▼

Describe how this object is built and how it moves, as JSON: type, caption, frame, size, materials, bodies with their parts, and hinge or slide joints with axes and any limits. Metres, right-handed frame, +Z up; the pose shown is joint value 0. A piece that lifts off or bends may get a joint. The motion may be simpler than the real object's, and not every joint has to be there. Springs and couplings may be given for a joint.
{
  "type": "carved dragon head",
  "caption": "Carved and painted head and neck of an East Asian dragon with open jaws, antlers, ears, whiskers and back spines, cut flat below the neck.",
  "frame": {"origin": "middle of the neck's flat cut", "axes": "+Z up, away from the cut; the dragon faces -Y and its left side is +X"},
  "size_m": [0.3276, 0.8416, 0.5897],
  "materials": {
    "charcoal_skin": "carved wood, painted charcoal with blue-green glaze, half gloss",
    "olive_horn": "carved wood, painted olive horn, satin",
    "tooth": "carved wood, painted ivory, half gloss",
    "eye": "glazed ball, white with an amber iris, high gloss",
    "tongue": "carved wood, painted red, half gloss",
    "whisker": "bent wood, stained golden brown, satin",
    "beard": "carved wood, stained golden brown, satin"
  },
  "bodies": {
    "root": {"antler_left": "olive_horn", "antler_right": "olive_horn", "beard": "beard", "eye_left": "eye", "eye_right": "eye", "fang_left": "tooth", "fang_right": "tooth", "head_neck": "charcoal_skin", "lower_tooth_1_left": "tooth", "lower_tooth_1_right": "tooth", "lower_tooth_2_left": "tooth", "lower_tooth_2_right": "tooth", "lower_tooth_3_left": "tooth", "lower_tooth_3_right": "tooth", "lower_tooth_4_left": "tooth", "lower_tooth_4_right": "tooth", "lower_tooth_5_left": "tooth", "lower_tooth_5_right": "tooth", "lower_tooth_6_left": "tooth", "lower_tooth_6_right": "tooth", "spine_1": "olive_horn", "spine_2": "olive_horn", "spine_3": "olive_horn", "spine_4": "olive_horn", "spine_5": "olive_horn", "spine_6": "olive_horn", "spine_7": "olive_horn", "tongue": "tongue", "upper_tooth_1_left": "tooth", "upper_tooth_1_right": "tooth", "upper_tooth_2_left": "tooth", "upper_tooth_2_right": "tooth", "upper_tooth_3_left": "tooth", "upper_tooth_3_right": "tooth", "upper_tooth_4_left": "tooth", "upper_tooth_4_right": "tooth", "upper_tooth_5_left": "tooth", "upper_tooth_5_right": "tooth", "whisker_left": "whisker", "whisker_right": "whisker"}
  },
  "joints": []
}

▲
▼

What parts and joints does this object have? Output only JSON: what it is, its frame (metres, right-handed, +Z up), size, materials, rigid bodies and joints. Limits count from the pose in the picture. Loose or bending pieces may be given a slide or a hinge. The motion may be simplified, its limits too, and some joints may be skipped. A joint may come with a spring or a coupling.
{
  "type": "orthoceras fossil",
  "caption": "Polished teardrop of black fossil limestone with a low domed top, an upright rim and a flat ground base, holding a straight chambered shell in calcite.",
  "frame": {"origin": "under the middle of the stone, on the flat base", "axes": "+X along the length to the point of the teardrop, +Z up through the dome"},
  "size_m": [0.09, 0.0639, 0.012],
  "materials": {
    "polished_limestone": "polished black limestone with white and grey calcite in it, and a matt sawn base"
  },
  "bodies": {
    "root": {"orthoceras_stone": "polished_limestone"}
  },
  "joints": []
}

▲

The task. Return all the lines that contain the string "object".

Exercise output.
Describe how this object is built and how it moves, as JSON: type, caption, frame, size, materials, bodies with their parts, and hinge or slide joints with axes and any limits. Metres, right-handed frame, +Z up; the pose shown is joint value 0. A piece that lifts off or bends may get a joint. The motion may be simpler than the real object's, and not every joint has to be there. Springs and couplings may be given for a joint.
What parts and joints does this object have? Output only JSON: what it is, its frame (metres, right-handed, +Z up), size, materials, rigid bodies and joints. Limits count from the pose in the picture. Loose or bending pieces may be given a slide or a hinge. The motion may be simplified, its limits too, and some joints may be skipped. A joint may come with a spring or a coupling.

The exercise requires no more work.